The result, understandably, is for executives to concentrate on getting the financials right in the JV structuring, but in doing so, a China risk creeps in. The amount that can be injected in as intangible assets is minimized. That is OK if the JV runs well, and there are no problems. But with all due respect to Mattel’s many JV partners, Sanlu and even FAW, they are hardly internationally famous brands. One doesn’t see FAW badged trucks or cars on the roads in Europe or the United States, but one sees plenty of Toyotas. The impact is that when a China QC problem crops up, if it’s serious, it’s the global brand name that gets the attention, not the Chinese one. Yet in certain industries, the Chinese possess the majority shareholding. It’s no skin off their nose if their partners share price nosedives or sales in other markets diminish due to a China problem, and neither are they compelled to assist or do anything about it. The Chinese liability is restricted to China. MNC’s liabilities and risks are far wider.

There are four ways around the problem and diminish brand risk in doing business with China JVs:

1) Insist on a higher capitalization from the Chinese partner in terms of a new business model perhaps linked to relative sizes of turnover between the MNC and the China entity.

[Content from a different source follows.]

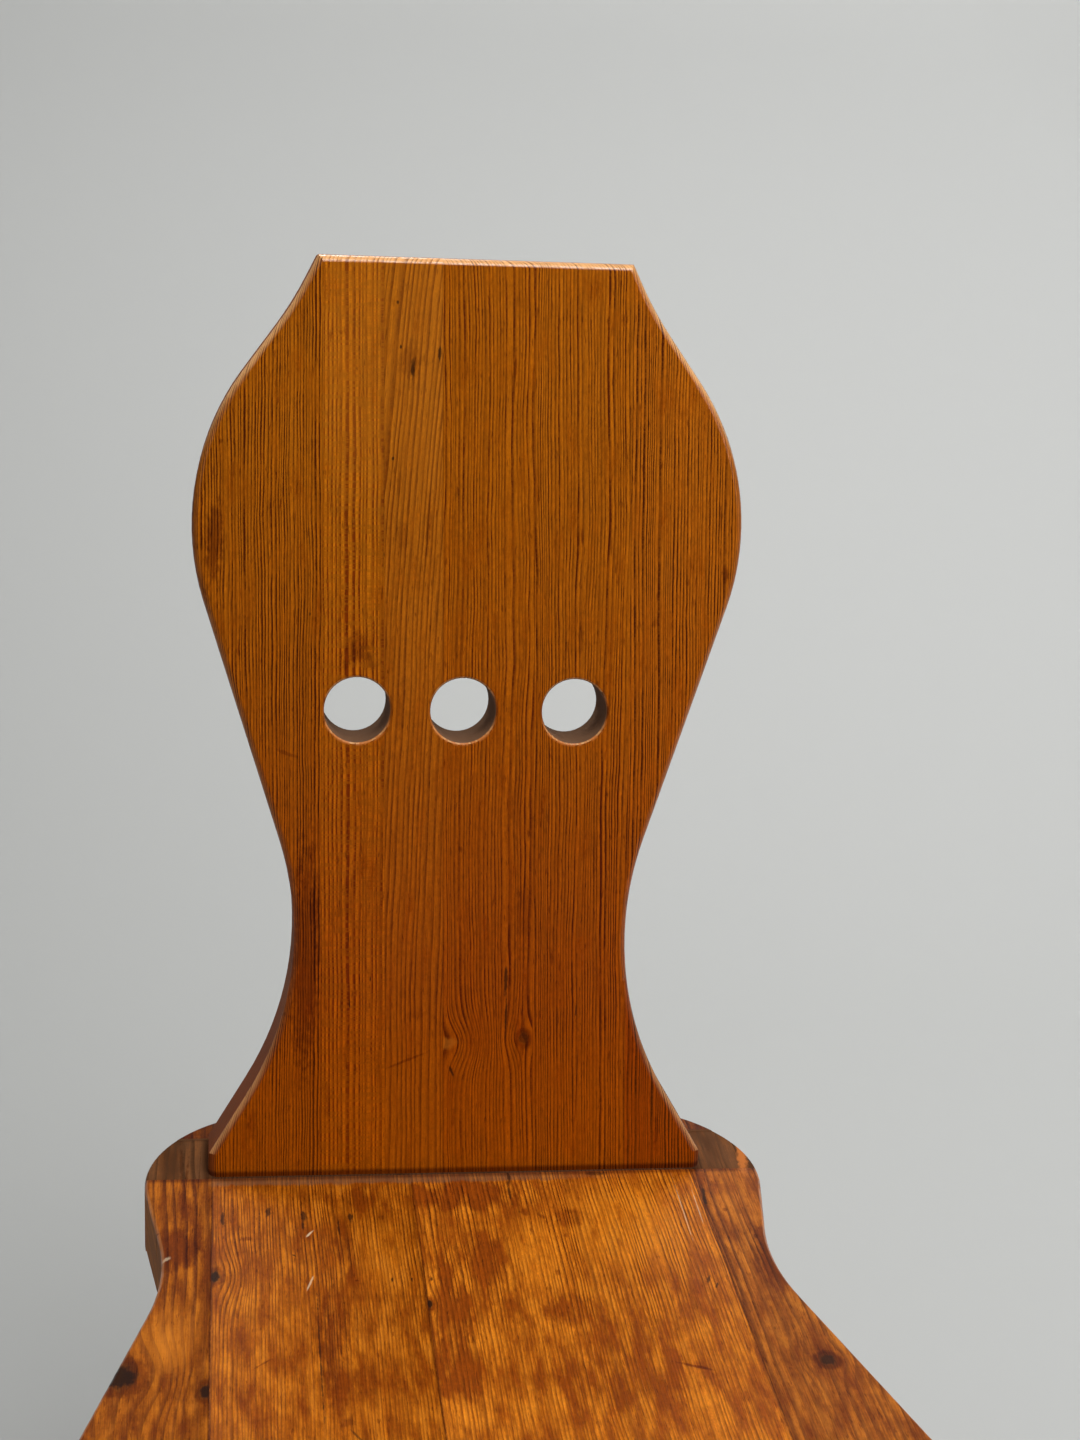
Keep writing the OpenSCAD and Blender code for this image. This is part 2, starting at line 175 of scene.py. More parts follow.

A Chinese partner with 1 percent of the total value of an MNC can wreak havoc upon the global MNC if QC problems arise that impact upon the global brand. Or alternatively, don’t JV with partners whose size can effectively diminish your own international standing if problems occur.

2) Contractual agreements that compensate for a percentage of lost global revenues sales if a QC problem that is the responsibility of the Chinese management impacts upon the larger global brand. This may not be financial – it could be equity based.

3) A re-assessment by the Ministry or Commerce over the clauses within Sino-Foreign Joint Venture Laws, and the Company Law, when it comes to the meaningful assessment of values of international brands being injected as part of the commercial arrangement with a Chinese partner. Corporate and diplomatic lobbying could help.

4) A directive from the State Council over getting meaningful awards for damages in Chinese courts against negligence by Chinese businesses to their international partners when such negligence causes damage or loss of reputation or income to the international brand. This isn’t likely to happen anytime soon, however!

Items (2) and (3) however are potentially feasible. During the New Year I will be discussing with the various international law firms in China their comments concerning contractual agreements and the feasibility of this, we’ll be featuring a variety of their answers on this site. Concerning (3), I personally will be bringing the issue to the Legal Committee of Amcham in Beijing for discussion, and then again with the Ministry of Commerce, at the ministerial level, during my annual meetings with government in February. In the meanwhile, readers comments are, as always, very welcome.